MATERIAL:

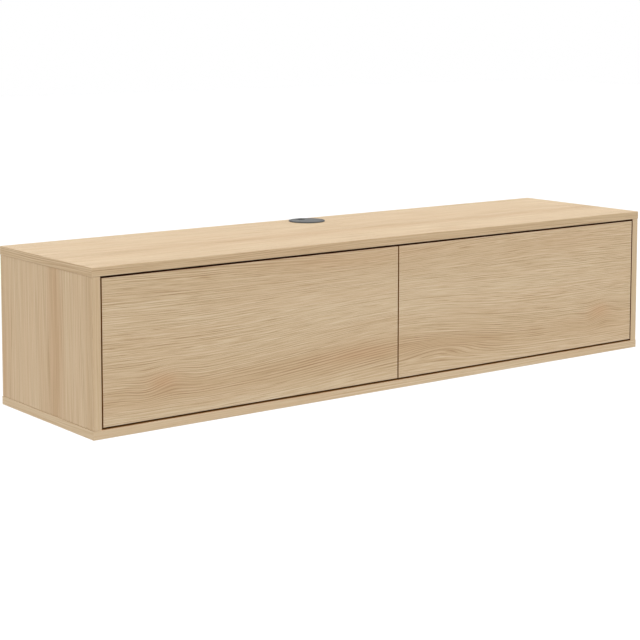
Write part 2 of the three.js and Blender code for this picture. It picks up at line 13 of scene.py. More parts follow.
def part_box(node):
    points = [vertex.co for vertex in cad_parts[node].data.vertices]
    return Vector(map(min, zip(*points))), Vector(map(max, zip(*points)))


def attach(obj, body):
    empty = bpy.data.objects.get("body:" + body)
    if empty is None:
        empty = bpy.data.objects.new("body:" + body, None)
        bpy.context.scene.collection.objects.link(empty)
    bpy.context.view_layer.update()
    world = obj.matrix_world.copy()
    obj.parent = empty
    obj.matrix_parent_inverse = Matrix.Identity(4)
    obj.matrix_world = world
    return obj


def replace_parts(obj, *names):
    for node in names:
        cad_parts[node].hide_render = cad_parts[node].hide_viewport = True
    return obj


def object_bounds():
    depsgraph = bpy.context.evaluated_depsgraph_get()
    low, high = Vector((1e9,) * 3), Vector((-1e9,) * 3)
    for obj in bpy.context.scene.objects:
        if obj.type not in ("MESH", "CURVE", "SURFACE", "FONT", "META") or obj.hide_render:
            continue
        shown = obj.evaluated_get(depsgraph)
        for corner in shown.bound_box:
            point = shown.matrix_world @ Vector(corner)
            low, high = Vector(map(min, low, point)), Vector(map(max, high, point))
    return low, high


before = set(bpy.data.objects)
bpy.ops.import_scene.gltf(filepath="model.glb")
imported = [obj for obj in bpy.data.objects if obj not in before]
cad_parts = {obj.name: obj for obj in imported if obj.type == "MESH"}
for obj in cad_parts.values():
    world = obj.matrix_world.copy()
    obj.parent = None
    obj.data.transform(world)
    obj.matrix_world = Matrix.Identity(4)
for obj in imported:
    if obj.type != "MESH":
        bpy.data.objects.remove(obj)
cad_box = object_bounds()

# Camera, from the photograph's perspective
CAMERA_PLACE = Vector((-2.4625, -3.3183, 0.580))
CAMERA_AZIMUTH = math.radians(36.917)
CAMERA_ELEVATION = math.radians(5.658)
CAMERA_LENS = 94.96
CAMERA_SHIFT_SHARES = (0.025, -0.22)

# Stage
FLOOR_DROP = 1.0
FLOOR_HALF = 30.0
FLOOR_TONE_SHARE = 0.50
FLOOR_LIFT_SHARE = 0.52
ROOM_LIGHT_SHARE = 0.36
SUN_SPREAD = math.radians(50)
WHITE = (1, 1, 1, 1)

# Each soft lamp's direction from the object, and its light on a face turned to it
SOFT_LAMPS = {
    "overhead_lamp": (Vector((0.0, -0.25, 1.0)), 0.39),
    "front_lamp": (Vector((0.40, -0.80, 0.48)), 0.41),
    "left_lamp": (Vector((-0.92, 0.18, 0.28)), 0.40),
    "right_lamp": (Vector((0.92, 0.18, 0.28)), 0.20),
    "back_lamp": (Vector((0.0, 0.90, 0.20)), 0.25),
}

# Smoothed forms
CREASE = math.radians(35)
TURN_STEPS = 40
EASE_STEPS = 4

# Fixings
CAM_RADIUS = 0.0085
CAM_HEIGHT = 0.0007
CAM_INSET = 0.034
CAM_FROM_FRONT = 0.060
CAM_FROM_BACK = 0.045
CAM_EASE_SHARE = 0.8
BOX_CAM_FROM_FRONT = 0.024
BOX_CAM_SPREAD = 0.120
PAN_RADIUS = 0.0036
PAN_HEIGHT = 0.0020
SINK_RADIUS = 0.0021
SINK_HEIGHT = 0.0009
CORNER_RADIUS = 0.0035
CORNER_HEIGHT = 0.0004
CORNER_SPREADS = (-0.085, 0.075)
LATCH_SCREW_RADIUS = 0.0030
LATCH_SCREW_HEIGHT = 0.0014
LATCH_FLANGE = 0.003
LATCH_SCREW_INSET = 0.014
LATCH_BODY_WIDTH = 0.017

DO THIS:
Output the listing above exactly as it appears.

CORRECT RESULT:
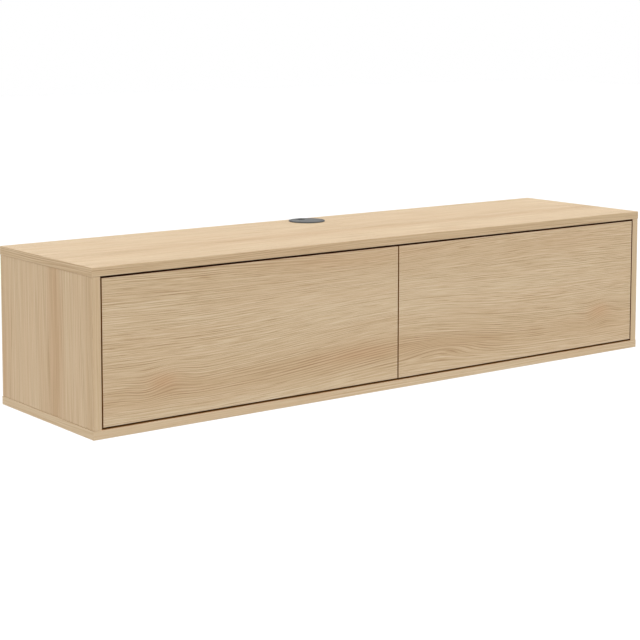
Write part 2 of the three.js and Blender code for this picture. It picks up at line 13 of scene.py. More parts follow.
def part_box(node):
    points = [vertex.co for vertex in cad_parts[node].data.vertices]
    return Vector(map(min, zip(*points))), Vector(map(max, zip(*points)))


def attach(obj, body):
    empty = bpy.data.objects.get("body:" + body)
    if empty is None:
        empty = bpy.data.objects.new("body:" + body, None)
        bpy.context.scene.collection.objects.link(empty)
    bpy.context.view_layer.update()
    world = obj.matrix_world.copy()
    obj.parent = empty
    obj.matrix_parent_inverse = Matrix.Identity(4)
    obj.matrix_world = world
    return obj


def replace_parts(obj, *names):
    for node in names:
        cad_parts[node].hide_render = cad_parts[node].hide_viewport = True
    return obj


def object_bounds():
    depsgraph = bpy.context.evaluated_depsgraph_get()
    low, high = Vector((1e9,) * 3), Vector((-1e9,) * 3)
    for obj in bpy.context.scene.objects:
        if obj.type not in ("MESH", "CURVE", "SURFACE", "FONT", "META") or obj.hide_render:
            continue
        shown = obj.evaluated_get(depsgraph)
        for corner in shown.bound_box:
            point = shown.matrix_world @ Vector(corner)
            low, high = Vector(map(min, low, point)), Vector(map(max, high, point))
    return low, high


before = set(bpy.data.objects)
bpy.ops.import_scene.gltf(filepath="model.glb")
imported = [obj for obj in bpy.data.objects if obj not in before]
cad_parts = {obj.name: obj for obj in imported if obj.type == "MESH"}
for obj in cad_parts.values():
    world = obj.matrix_world.copy()
    obj.parent = None
    obj.data.transform(world)
    obj.matrix_world = Matrix.Identity(4)
for obj in imported:
    if obj.type != "MESH":
        bpy.data.objects.remove(obj)
cad_box = object_bounds()

# Camera, from the photograph's perspective
CAMERA_PLACE = Vector((-2.4625, -3.3183, 0.580))
CAMERA_AZIMUTH = math.radians(36.917)
CAMERA_ELEVATION = math.radians(5.658)
CAMERA_LENS = 94.96
CAMERA_SHIFT_SHARES = (0.025, -0.22)

# Stage
FLOOR_DROP = 1.0
FLOOR_HALF = 30.0
FLOOR_TONE_SHARE = 0.50
FLOOR_LIFT_SHARE = 0.52
ROOM_LIGHT_SHARE = 0.36
SUN_SPREAD = math.radians(50)
WHITE = (1, 1, 1, 1)

# Each soft lamp's direction from the object, and its light on a face turned to it
SOFT_LAMPS = {
    "overhead_lamp": (Vector((0.0, -0.25, 1.0)), 0.39),
    "front_lamp": (Vector((0.40, -0.80, 0.48)), 0.41),
    "left_lamp": (Vector((-0.92, 0.18, 0.28)), 0.40),
    "right_lamp": (Vector((0.92, 0.18, 0.28)), 0.20),
    "back_lamp": (Vector((0.0, 0.90, 0.20)), 0.25),
}

# Smoothed forms
CREASE = math.radians(35)
TURN_STEPS = 40
EASE_STEPS = 4

# Fixings
CAM_RADIUS = 0.0085
CAM_HEIGHT = 0.0007
CAM_INSET = 0.034
CAM_FROM_FRONT = 0.060
CAM_FROM_BACK = 0.045
CAM_EASE_SHARE = 0.8
BOX_CAM_FROM_FRONT = 0.024
BOX_CAM_SPREAD = 0.120
PAN_RADIUS = 0.0036
PAN_HEIGHT = 0.0020
SINK_RADIUS = 0.0021
SINK_HEIGHT = 0.0009
CORNER_RADIUS = 0.0035
CORNER_HEIGHT = 0.0004
CORNER_SPREADS = (-0.085, 0.075)
LATCH_SCREW_RADIUS = 0.0030
LATCH_SCREW_HEIGHT = 0.0014
LATCH_FLANGE = 0.003
LATCH_SCREW_INSET = 0.014
LATCH_BODY_WIDTH = 0.017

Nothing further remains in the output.